An intermediate CA is often referred to as a policy CA because it's typically used to separate classes of certificates that are distinguished through policies. For example, policy separation includes the level of assurance that a CA provides or the geographical location of the CA to distinguish different end-entity populations. A policy CA can be online or offline.

Certification authority private keys

The private key is part of the CA identity, and it must be protected from compromise. Many organizations protect CA private keys by using a hardware security module (HSM). If an HSM isn't used, the private key is stored on the CA computer.

Offline CAs should be stored in secure locations and not connected to the network. Issuing CAs use their private keys when issuing certificates, so the private key must be accessible (online) while the CA is in operation. In all cases, the CA and its private key on the CA should be physically protected.

Hardware security modules

Using a hardware security module (HSM) can enhance the security of your CA and Private Key Infrastructure (PKI).
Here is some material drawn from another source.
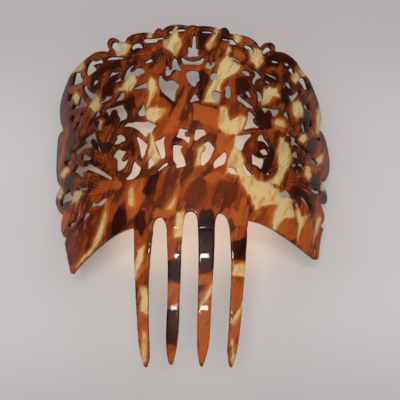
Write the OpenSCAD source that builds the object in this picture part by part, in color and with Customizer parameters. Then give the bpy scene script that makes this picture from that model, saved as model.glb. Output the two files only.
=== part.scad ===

An HSM is a dedicated hardware device that is managed separately from the operating system. HSMs provide a secure hardware store for CA keys, in addition to a dedicated cryptographic processor to accelerate signing and encrypting operations. The operating system utilizes the HSM through the CryptoAPI interfaces, and the HSM functions as a cryptographic service provider (CSP) device.

HSMs typically are PCI adapters, but they're also available as network-based appliances, serial devices, and USB devices. If an organization plans to implement two or more CAs, you can install a single network-based HSM and share it among multiple CAs.

HSMs must be installed and configured before you set up any CAs with keys that need to be stored on the HSM.